The IRS also plans to conduct correspondent exams of small governmental financings of less than $15 million, he said. This is a followup to similar exams the agency conducted last year on 100 to 150 governmental bond issues under $1 million in size.

Chamberlin said the IRS has begun about 75 audits of tax and revenue anticipation note issues to examine whether the issuer had valid cash-flow needs, among other things.

The IRS also plans to send post-issuance compliance questionnaires to issuers of qualified school construction bonds, he said. The agency sent such questionnaires to issuers of 501(c)(3) bonds, governmental bonds, advance refundings and direct-pay bonds such as BABs. It has issued reports on the responses filed with respect to 501(c)(3) bonds and governmental bonds.

Meanwhile John Cross, associate tax legislative counsel for the Treasury, told bond lawyers meeting in Denver on Friday that next up on the regulatory agenda for muni bonds is likely to be guidance on certain arbitrage rules and final rules for TEFRA public approval requirements for private activity bonds. TEFRA is the Tax Equity and Fiscal Responsibility Act of 1982.

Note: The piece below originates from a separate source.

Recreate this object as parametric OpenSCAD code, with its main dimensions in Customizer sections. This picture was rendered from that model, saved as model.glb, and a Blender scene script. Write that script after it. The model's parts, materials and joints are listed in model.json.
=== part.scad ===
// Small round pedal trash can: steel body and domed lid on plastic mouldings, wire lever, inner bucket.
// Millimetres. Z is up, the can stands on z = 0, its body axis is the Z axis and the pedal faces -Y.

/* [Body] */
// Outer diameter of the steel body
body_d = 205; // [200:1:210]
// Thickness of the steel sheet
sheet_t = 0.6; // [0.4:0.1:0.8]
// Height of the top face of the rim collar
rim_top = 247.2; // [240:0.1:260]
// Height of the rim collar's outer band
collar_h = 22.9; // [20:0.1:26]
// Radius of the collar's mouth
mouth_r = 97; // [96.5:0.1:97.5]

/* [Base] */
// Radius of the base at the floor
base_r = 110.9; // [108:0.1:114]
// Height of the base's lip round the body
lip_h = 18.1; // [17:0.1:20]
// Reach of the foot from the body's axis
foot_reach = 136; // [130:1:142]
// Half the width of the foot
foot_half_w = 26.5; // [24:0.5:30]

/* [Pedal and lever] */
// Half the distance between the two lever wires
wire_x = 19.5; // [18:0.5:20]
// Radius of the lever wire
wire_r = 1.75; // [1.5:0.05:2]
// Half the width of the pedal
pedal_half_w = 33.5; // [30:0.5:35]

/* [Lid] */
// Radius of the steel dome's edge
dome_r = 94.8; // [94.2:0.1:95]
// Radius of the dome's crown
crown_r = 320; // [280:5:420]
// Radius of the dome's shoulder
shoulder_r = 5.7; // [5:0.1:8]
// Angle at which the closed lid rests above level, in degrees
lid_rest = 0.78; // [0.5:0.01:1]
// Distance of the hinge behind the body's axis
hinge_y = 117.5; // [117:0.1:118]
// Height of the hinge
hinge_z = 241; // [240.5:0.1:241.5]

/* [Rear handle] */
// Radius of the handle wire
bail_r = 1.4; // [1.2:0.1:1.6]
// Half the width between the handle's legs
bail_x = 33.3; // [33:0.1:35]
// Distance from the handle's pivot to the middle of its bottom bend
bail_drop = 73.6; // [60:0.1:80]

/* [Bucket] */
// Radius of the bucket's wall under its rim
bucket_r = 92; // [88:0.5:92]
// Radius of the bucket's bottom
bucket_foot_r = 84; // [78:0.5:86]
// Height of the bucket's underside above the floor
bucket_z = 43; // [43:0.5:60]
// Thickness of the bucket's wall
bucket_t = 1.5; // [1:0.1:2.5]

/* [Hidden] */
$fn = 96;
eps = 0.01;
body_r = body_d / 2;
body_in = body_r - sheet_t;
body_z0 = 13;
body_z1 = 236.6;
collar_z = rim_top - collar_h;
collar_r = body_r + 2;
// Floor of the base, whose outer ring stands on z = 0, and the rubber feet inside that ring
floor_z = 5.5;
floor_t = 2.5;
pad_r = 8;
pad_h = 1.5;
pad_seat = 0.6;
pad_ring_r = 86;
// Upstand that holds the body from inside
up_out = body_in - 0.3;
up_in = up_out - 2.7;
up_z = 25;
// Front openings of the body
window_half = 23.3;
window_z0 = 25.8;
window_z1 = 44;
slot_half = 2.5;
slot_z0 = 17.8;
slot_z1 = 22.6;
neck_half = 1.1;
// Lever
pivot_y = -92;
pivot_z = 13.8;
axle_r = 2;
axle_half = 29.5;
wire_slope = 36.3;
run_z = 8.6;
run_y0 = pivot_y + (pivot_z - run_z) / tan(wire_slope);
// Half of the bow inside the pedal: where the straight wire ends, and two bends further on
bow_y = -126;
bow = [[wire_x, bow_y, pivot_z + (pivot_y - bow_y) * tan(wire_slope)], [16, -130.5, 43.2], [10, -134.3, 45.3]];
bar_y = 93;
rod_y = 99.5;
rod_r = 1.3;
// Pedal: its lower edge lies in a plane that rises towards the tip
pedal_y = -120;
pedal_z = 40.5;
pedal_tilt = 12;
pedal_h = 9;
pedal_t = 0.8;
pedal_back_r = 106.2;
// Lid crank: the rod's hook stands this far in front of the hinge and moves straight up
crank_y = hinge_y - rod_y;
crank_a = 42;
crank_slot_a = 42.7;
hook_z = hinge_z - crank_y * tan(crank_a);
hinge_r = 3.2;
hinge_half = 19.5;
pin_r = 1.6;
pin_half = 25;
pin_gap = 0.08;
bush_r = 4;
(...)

Asked about the status of a project to modify the allocation and accounting rules for private activity bonds, Cross said this is a “monster project” that is not on the Treasury’s business plan, but that department officials are taking a look at it. He urged members of the American Bar Association’s tax-exempt financing committee who were meeting to send him recommendations.

To those lawyers who wondered why the IRS has not moved with more speed on regulatory projects after the end of 2010 when American Recovery and Reinvestment provisions expired, Cross said, “We had pretty much of a wholesale change in all of the reviewers above us in the government in the last six months.”

Nevertheless, he said, “We are cautiously optimistic that we can start trying to move some of our guidance projects.”